Offline Run Syncing: This command allows users to synchronize offline MLflow runs with a remote server, ensuring that all logged data is preserved and available for future analysis and model tracking. This command also addresses the fact that we can't keep the 'offline' run_id when syncing a run (since mlflow does not allow you to pass a run_id when starting a new run). The diagram below shows the implemented solution:
- In all cases resumed, forked, new runs, the offline runs will have a tag 'OfflineRun:True'
- To sync resumed offline runs:
  - When we sync an offline resumed run we will also see a child run as when we do online - and the main 'difference' would be we would have an online lineage pointing to the run_ids in the remote server, and the offline lineage pointing to the run_id in the local filesystem (so the run folders within our experiment folder).
- To sync forked offline runs:
  - When we sync an offline forked run we will also see a new entry in the table with similar tags as when we do online - and the main 'difference' would be we would have an online lineage pointing to the run_ids in the remote server, and the offline lineage pointing to the run_id in the local filesystem (so the run folders within our experiment folder).
  - In a forked run what we should see is that the offline.fork_run_id matches the offline.run_id of the baseline branch and that the fork_run_id matches the run_id (online lineage) of the baseline branch.
Server to Server Syncing: it's possible to also use the command if you want to port runs between 2 remote servers. Note so far this is just supported if the source server does not require authentication

3. Logging from different codebases

Those working in a different codebase but who want to log to our server have two options:

Log offline to a local directly and then use anemoi-training mlflow sync
Use the AnemoiMlflowClient provided in anemoi-training

In both cases, you will need to install anemoi-training in your environment. It is likely that you do not want all of anemoi-training's dependencies installed.

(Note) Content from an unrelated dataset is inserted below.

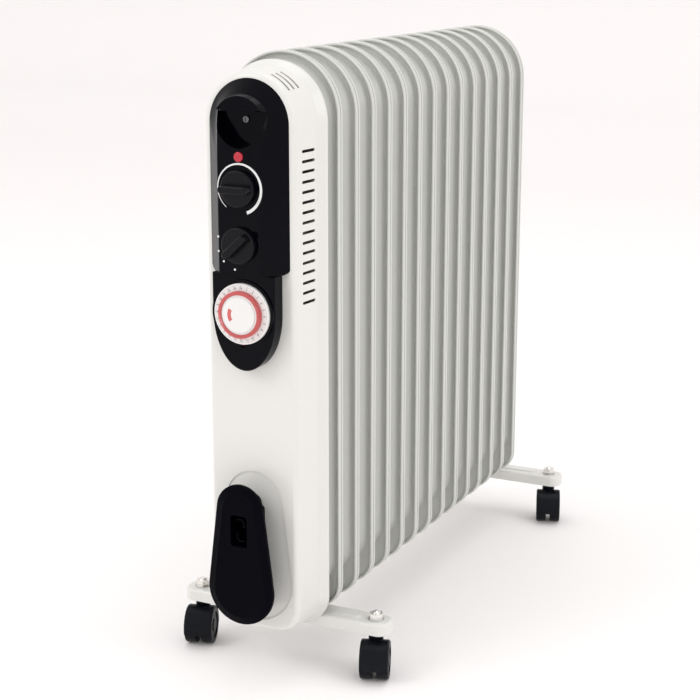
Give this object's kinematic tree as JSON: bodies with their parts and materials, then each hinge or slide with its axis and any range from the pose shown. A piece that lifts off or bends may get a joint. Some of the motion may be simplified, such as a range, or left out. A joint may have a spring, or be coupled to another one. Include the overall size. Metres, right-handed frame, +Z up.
{
  "type": "oil filled radiator heater",
  "caption": "Free-standing oil filled radiator: pressed steel fins, domed front control housing with timer, cord winder, two feet and swivel casters",
  "frame": {"origin": "on the floor under the middle of the heater", "axes": "+Z up, the control housing faces -Y, the fins stack along +Y, +X is the right-hand side seen from the front"},
  "size_m": [0.2646, 0.6676, 0.655],
  "materials": {
    "fin_enamel": "semi-gloss off-white stove enamel",
    "housing_enamel": "smooth white enamel",
    "foot_enamel": "smooth white enamel",
    "gloss_black": "polished black",
    "satin_black": "satin black",
    "knob_black": "satin black",
    "dial_white": "moulded white",
    "tab_red": "moulded red",
    "lamp_red": "clear red lens",
    "switch_white": "moulded switch body",
    "plated_steel": "zinc plated",
    "sheath_steel": "drawn tube",
    "nickel": "bright nickel plate",
    "brass": "machined",
    "caster_plastic": "satin black",
    "wheel_plastic": "hard nylon"
  },
  "bodies": {
    "heater": {"acorn_nuts": "nickel", "back_plate": "plated_steel", "caster_studs": "plated_steel", "control_panel": "gloss_black", "cord_core": "satin_black", "cord_cover": "satin_black", "cord_gland": "satin_black", "element_flange": "brass", "fin_01": "fin_enamel", "fin_02": "fin_enamel", "fin_03": "fin_enamel", "fin_04": "fin_enamel", "fin_05": "fin_enamel", "fin_06": "fin_enamel", "fin_07": "fin_enamel", "fin_08": "fin_enamel", "fin_09": "fin_enamel", "fin_10": "fin_enamel", "fin_11": "fin_enamel", "fin_12": "fin_enamel", "fin_13": "fin_enamel", "fin_14": "fin_enamel", "foot_nuts": "plated_steel", "front_foot": "foot_enamel", "heating_element": "sheath_steel", "housing": "housing_enamel", "lamp_holder": "switch_white", "lamp_lens": "lamp_red", "oil_headers": "fin_enamel", "pocket_screw": "plated_steel", "rear_foot": "foot_enamel", "selector_switch": "switch_white", "terminal_block": "switch_white", "thermal_cutout": "switch_white", "thermostat_body": "switch_white", "timer_body": "switch_white", "timer_panel": "gloss_black", "u_bolts": "plated_steel", "washers": "plated_steel"},
    "thermostat_knob": {"thermostat_knob": "knob_black"},
    "selector_knob": {"selector_knob": "knob_black"},
    "timer": {"timer_dial": "dial_white", "timer_tabs": "tab_red", "timer_centre": "dial_white"},
    "front_right_swivel": {"front_right_hood": "caster_plastic", "front_right_axle": "plated_steel"},
    "front_right_wheel_a": {"front_right_wheel_a": "wheel_plastic"},
    "front_right_wheel_b": {"front_right_wheel_b": "wheel_plastic"},
    "front_left_swivel": {"front_left_hood": "caster_plastic", "front_left_axle": "plated_steel"},
    "front_left_wheel_a": {"front_left_wheel_a": "wheel_plastic"},
    "front_left_wheel_b": {"front_left_wheel_b": "wheel_plastic"},
    "rear_right_swivel": {"rear_right_hood": "caster_plastic", "rear_right_axle": "plated_steel"},
    "rear_right_wheel_a": {"rear_right_wheel_a": "wheel_plastic"},
    "rear_right_wheel_b": {"rear_right_wheel_b": "wheel_plastic"},
    "rear_left_swivel": {"rear_left_hood": "caster_plastic", "rear_left_axle": "plated_steel"},
    "rear_left_wheel_a": {"rear_left_wheel_a": "wheel_plastic"},
    "rear_left_wheel_b": {"rear_left_wheel_b": "wheel_plastic"}
  },
  "joints": [
    {"name": "thermostat_turn", "type": "hinge", "parent": "heater", "child": "thermostat_knob", "pos_m": [0, -0.3, 0.527], "axis": [0, 1, 0], "range_deg": [-55, 245]},
    {"name": "selector_turn", "type": "hinge", "parent": "heater", "child": "selector_knob", "pos_m": [0, -0.3, 0.471], "axis": [0, 1, 0], "range_deg": [-33, 59]},
    {"name": "timer_turn", "type": "hinge", "parent": "heater", "child": "timer", "pos_m": [0, -0.3, 0.4015], "axis": [0, 1, 0], "continuous": true},
    {"name": "front_right_swivel_turn", "type": "hinge", "parent": "heater", "child": "front_right_swivel", "pos_m": [0.107, -0.22775, 0.043], "axis": [0, 0, 1], "continuous": true},
    {"name": "front_right_wheel_a_roll", "type": "hinge", "parent": "front_right_swivel", "child": "front_right_wheel_a", "pos_m": [0.11076, -0.23809, 0.02], "axis": [0.9397, 0.342, 0], "continuous": true},
    {"name": "front_right_wheel_b_roll", "type": "hinge", "parent": "front_right_swivel", "child": "front_right_wheel_b", "pos_m": [0.11076, -0.23809, 0.02], "axis": [0.9397, 0.342, 0], "continuous": true},
    {"name": "front_left_swivel_turn", "type": "hinge", "parent": "heater", "child": "front_left_swivel", "pos_m": [-0.107, -0.22775, 0.043], "axis": [0, 0, 1], "continuous": true},
    {"name": "front_left_wheel_a_roll", "type": "hinge", "parent": "front_left_swivel", "child": "front_left_wheel_a", "pos_m": [-0.1036, -0.23821, 0.02], "axis": [0.9511, 0.309, 0], "continuous": true},
    {"name": "front_left_wheel_b_roll", "type": "hinge", "parent": "front_left_swivel", "child": "front_left_wheel_b", "pos_m": [-0.1036, -0.23821, 0.02], "axis": [0.9511, 0.309, 0], "continuous": true},
    {"name": "rear_right_swivel_turn", "type": "hinge", "parent": "heater", "child": "rear_right_swivel", "pos_m": [0.107, 0.31825, 0.043], "axis": [0, 0, 1], "continuous": true},
    {"name": "rear_right_wheel_a_roll", "type": "hinge", "parent": "rear_right_swivel", "child": "rear_right_wheel_a", "pos_m": [0.11076, 0.30791, 0.02], "axis": [0.9397, 0.342, 0], "continuous": true},
    {"name": "rear_right_wheel_b_roll", "type": "hinge", "parent": "rear_right_swivel", "child": "rear_right_wheel_b", "pos_m": [0.11076, 0.30791, 0.02], "axis": [0.9397, 0.342, 0], "continuous": true},
    {"name": "rear_left_swivel_turn", "type": "hinge", "parent": "heater", "child": "rear_left_swivel", "pos_m": [-0.107, 0.31825, 0.043], "axis": [0, 0, 1], "continuous": true},
    {"name": "rear_left_wheel_a_roll", "type": "hinge", "parent": "rear_left_swivel", "child": "rear_left_wheel_a", "pos_m": [-0.11076, 0.30791, 0.02], "axis": [0.9397, -0.342, 0], "continuous": true},
    {"name": "rear_left_wheel_b_roll", "type": "hinge", "parent": "rear_left_swivel", "child": "rear_left_wheel_b", "pos_m": [-0.11076, 0.30791, 0.02], "axis": [0.9397, -0.342, 0], "continuous": true}
  ]
}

Unless your codebase is compatible with anemoi-training, it's recommended to install it without dependencies:

$ pip install anemoi-training --no-deps
$ pip install anemoi-utils mlflow

You can use the custom mlflow client with authentication turned on like this:

from anemoi.training.diagnostics.mlflow.client import AnemoiMlflowClient

client = AnemoiMlflowClient("https://mlflow.ecmwf.int", authentication=True)

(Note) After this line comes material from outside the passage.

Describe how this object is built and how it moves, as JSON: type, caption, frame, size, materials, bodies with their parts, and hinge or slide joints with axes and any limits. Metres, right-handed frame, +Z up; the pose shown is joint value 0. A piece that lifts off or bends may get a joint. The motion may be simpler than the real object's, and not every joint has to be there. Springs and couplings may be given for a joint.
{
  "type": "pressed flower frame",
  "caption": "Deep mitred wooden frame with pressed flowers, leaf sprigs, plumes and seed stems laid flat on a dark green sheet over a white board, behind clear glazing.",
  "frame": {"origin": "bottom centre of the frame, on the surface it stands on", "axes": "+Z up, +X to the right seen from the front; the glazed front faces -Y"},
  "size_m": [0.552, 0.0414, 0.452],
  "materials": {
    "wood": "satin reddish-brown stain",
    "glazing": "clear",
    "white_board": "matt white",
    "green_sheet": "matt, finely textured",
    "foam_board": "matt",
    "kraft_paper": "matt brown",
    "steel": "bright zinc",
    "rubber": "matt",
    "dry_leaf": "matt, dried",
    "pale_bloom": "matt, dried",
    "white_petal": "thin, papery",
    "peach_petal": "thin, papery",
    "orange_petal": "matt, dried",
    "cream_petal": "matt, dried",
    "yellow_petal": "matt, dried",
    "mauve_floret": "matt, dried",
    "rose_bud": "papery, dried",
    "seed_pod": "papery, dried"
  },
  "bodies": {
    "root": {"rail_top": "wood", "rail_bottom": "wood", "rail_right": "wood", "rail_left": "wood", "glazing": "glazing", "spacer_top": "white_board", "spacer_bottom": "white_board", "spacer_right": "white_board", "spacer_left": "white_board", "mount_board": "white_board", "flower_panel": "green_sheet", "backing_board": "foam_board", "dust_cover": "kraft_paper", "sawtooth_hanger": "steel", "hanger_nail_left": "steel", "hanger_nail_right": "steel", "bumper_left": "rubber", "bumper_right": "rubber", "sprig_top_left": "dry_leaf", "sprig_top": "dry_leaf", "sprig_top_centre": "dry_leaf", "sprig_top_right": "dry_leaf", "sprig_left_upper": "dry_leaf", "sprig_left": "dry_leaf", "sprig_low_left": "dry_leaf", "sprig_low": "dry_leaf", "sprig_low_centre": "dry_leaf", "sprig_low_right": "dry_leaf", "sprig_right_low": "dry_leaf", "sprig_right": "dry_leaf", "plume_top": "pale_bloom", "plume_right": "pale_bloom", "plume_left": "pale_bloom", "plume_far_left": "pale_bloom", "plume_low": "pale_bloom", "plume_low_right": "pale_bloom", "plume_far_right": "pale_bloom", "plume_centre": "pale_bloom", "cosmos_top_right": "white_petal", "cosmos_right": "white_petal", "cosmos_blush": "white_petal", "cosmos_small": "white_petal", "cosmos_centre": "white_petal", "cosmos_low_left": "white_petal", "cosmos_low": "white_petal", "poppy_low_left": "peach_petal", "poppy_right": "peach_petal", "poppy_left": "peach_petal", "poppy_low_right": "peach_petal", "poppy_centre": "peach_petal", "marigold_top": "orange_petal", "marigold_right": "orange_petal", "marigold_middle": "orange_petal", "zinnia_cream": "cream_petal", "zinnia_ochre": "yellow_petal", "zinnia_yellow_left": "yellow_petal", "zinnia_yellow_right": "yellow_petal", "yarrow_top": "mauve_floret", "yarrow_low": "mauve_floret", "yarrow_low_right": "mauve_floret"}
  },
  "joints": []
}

# do regular mlflow client things
client.search_experiments()
client.log_artifact(...)

The procedure around logging in and having a valid token still applies. So don't forget to do anemoi-training mlflow login before starting your experiment.

4. Guidelines and best practices

No underscores in experiment names.
No personal or individual names in experiment names. Organisation names are fine, e.g.: dwd-anemoi is ok.
Delete old and unwanted runs to keep the server clean.